A novel operational paradigm for thermodynamically reversible logic: Adibatic transformation of chaotic nonlinear dynamical circuits

Abstract

Continuing to improve computational energy efficiency will soon require developing and deploying new operational paradigms for computation that circumvent the fundamental thermodynamic limits that apply to conventionally-implemented Boolean logic circuits. In particular, Landauer's principle tells us that irreversible information erasure requires a minimum energy dissipation of kT ln 2 per bit erased, where k is Boltzmann's constant and T is the temperature of the available heat sink. However, correctly applying this principle requires carefully characterizing what actually constitutes “information erasure” within a given physical computing mechanism.
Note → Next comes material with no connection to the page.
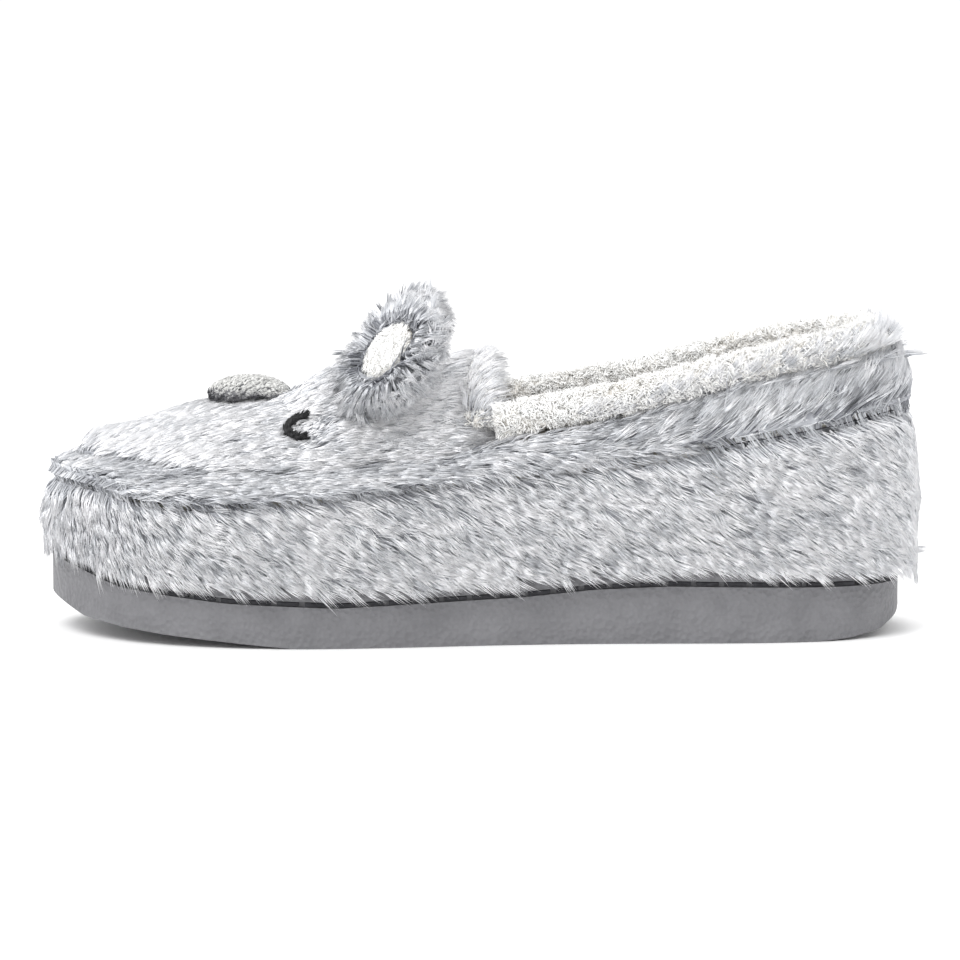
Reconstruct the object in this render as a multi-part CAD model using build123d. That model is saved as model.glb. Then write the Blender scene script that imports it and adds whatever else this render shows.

In this paper, we show that abstract combinational logic networks can validly be considered to contain no information beyond that specified in their input, and that, because of this, appropriately-designed physical implementations of even multi-layer networks can in fact be updated in a single step while incurring no greater theoretical minimum energy dissipation than is required to update their inputs. Furthermore, this energy can approach zero if the network state is updated adiabatically via a reversible transition process. Our novel operational paradigm for updating logic networks suggests an entirely new class of hardware devices and circuits that can be used to reversibly implement Boolean logic with energy dissipation far below the Landauer limit.